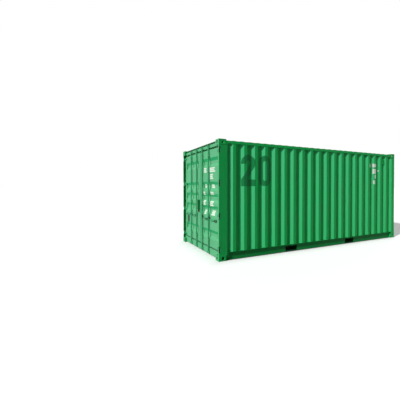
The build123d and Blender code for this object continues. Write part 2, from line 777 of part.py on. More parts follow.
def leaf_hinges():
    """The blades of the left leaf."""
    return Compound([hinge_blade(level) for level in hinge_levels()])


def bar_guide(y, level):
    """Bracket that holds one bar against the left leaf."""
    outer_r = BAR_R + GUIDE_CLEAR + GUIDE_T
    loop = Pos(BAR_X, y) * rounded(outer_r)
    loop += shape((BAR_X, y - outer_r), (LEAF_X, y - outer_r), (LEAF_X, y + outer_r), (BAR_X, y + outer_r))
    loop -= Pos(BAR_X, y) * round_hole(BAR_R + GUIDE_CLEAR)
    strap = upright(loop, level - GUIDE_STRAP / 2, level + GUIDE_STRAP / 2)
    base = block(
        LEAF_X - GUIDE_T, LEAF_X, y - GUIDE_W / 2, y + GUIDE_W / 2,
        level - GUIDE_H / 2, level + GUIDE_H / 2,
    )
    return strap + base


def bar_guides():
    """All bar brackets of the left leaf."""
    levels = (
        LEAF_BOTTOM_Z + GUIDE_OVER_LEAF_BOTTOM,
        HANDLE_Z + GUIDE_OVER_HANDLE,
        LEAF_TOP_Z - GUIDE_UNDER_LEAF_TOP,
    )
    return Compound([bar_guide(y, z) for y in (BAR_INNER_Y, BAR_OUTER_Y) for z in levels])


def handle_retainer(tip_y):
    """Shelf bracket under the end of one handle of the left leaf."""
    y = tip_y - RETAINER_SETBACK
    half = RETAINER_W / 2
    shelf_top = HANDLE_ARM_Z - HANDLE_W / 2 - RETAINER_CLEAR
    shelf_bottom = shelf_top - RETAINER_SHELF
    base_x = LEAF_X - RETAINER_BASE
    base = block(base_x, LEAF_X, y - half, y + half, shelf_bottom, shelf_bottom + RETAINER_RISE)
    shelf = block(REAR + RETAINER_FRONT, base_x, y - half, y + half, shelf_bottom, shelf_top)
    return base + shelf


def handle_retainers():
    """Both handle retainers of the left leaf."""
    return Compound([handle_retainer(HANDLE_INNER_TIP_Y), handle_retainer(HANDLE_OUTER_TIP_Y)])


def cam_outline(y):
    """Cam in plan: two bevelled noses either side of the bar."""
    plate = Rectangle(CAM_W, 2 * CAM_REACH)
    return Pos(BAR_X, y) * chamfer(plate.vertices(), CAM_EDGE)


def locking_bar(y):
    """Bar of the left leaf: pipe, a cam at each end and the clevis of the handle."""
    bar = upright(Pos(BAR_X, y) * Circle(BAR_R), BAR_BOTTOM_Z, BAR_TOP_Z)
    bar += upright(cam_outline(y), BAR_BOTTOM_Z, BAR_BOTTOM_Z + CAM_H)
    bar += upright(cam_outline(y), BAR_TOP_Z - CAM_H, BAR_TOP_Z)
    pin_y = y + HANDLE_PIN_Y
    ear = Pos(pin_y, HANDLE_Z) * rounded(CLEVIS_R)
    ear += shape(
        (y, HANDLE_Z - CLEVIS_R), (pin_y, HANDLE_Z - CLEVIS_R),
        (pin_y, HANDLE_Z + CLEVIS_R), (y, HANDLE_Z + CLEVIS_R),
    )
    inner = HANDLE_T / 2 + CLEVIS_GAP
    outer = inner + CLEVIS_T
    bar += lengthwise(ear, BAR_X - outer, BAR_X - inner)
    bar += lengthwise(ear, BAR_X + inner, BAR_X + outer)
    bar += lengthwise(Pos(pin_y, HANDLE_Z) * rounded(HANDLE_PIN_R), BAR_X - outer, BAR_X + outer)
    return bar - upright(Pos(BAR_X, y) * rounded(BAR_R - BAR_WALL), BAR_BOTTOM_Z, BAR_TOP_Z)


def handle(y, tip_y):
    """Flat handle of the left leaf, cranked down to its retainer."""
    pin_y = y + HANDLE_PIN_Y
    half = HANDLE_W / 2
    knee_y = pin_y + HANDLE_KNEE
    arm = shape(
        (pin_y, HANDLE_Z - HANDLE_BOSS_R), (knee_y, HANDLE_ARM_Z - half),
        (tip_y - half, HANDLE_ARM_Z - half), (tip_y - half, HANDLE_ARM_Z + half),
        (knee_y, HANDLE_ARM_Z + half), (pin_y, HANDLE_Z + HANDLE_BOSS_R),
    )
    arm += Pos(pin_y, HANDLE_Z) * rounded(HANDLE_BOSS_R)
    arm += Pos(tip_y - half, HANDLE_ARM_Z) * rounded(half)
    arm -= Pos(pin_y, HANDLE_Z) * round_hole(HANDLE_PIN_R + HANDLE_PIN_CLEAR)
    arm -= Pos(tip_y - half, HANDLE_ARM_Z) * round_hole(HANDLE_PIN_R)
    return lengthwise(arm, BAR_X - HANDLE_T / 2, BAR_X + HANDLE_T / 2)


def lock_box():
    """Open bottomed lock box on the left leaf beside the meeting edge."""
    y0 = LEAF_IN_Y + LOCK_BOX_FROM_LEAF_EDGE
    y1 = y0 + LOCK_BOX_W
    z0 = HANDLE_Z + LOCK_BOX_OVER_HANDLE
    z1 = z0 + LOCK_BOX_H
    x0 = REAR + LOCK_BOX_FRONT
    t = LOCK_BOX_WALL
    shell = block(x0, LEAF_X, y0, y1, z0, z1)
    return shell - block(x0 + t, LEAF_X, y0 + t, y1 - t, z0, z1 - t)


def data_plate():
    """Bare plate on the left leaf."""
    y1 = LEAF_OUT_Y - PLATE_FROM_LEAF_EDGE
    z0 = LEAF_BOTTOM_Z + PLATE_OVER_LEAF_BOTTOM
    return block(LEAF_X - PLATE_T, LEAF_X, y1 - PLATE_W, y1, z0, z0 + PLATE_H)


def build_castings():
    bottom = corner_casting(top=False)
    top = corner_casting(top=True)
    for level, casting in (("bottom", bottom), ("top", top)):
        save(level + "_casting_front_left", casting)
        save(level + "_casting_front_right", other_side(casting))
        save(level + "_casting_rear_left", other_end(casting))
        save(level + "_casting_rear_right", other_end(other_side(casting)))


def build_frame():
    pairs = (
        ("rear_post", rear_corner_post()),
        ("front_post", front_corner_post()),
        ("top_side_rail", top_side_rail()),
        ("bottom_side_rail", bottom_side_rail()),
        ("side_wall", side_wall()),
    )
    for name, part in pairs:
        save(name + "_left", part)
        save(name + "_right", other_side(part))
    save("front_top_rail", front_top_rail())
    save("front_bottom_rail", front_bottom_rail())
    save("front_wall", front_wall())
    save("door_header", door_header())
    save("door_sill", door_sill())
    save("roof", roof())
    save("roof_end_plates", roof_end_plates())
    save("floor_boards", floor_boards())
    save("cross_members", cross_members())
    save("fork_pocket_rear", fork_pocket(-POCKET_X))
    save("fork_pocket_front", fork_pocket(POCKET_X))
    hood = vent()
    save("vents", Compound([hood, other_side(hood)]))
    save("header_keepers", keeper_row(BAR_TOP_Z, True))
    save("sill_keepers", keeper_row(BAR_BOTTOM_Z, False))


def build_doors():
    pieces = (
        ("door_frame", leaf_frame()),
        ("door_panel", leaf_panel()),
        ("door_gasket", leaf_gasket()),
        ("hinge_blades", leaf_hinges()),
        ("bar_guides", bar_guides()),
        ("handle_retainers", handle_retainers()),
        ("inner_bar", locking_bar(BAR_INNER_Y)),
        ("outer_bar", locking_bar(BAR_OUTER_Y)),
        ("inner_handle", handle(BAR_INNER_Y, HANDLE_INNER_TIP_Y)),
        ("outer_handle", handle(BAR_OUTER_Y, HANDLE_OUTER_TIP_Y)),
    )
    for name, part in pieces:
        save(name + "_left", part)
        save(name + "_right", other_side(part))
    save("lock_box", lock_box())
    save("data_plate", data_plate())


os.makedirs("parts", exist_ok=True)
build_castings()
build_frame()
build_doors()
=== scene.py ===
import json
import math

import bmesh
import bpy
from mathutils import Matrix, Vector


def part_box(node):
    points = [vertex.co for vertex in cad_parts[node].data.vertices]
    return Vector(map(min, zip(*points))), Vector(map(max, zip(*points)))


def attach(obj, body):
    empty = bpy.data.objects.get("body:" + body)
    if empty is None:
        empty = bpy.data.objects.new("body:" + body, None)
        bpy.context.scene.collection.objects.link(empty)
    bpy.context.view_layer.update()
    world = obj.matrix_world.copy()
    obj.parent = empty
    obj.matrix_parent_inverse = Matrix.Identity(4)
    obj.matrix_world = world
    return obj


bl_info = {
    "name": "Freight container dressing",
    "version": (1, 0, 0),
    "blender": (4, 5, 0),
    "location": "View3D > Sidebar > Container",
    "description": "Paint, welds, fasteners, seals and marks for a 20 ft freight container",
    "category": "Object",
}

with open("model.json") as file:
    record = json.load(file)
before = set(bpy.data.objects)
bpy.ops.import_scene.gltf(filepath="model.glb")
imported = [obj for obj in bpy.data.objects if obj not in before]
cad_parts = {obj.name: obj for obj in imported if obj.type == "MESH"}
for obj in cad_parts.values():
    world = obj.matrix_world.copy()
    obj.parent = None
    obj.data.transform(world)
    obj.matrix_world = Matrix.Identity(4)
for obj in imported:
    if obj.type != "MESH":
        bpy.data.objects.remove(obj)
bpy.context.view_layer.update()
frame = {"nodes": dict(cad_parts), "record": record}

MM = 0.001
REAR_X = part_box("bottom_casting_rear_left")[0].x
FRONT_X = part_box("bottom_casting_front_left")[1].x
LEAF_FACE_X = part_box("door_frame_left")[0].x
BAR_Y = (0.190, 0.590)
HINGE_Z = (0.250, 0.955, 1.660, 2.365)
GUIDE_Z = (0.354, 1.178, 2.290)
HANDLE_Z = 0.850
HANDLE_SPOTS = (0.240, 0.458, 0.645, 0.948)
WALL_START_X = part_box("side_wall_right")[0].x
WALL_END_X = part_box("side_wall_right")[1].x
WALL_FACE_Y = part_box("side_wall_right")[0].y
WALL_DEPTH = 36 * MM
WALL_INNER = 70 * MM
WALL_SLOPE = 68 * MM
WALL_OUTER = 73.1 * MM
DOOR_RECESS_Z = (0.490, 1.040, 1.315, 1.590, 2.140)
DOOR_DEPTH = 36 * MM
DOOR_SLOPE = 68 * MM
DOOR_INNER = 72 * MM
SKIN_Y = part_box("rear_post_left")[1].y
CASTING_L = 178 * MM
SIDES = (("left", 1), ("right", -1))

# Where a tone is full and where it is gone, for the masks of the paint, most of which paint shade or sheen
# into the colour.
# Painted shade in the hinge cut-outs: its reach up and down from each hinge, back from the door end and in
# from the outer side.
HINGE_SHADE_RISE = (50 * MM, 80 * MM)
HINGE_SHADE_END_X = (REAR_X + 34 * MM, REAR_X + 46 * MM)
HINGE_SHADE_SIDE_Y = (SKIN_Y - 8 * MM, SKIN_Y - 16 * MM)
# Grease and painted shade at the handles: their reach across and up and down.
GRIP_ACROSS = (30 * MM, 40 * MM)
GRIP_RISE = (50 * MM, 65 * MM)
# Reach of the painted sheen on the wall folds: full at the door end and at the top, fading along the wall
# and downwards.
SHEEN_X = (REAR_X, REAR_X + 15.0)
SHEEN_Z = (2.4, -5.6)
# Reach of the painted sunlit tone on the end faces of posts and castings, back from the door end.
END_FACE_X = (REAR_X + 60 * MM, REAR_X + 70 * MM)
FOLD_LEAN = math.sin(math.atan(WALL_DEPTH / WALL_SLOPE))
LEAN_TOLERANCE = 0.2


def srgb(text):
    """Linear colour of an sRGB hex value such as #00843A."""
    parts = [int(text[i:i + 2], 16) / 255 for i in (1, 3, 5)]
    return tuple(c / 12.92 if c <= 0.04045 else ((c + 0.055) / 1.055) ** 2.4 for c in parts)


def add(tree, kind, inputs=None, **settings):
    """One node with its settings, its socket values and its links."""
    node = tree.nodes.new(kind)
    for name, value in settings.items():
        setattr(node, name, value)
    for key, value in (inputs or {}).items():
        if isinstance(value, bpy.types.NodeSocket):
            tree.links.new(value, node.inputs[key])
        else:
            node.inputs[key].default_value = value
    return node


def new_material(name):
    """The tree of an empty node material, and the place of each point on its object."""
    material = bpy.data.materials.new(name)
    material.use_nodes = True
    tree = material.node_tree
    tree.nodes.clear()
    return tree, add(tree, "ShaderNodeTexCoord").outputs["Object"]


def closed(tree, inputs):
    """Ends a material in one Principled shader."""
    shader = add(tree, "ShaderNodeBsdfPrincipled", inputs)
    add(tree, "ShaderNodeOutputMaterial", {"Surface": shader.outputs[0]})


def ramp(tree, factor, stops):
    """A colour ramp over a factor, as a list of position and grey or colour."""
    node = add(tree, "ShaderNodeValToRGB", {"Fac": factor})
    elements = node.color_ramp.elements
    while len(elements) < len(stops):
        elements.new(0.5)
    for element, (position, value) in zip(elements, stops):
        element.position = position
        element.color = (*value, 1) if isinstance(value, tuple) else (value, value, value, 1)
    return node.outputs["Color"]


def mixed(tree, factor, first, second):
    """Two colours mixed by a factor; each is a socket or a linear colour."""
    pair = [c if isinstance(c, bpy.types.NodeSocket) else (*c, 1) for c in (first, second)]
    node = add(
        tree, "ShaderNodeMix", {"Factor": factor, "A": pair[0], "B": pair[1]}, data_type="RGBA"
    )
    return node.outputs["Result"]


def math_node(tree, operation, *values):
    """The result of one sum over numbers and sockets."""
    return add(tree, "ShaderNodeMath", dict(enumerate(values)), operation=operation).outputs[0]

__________

**Short problem**
Everything from the first line through the line containing "return Compound([hinge_blade(level) for" should be quoted exactly, and nothing beyond it.

**Result for this exercise**
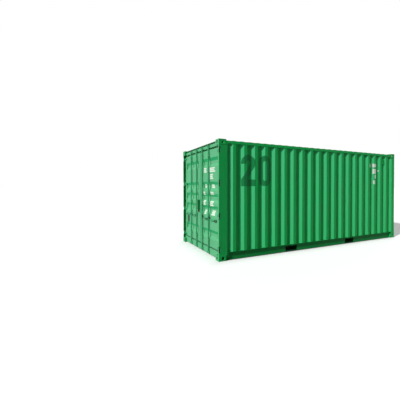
The build123d and Blender code for this object continues. Write part 2, from line 777 of part.py on. More parts follow.
def leaf_hinges():
    """The blades of the left leaf."""
    return Compound([hinge_blade(level) for level in hinge_levels()])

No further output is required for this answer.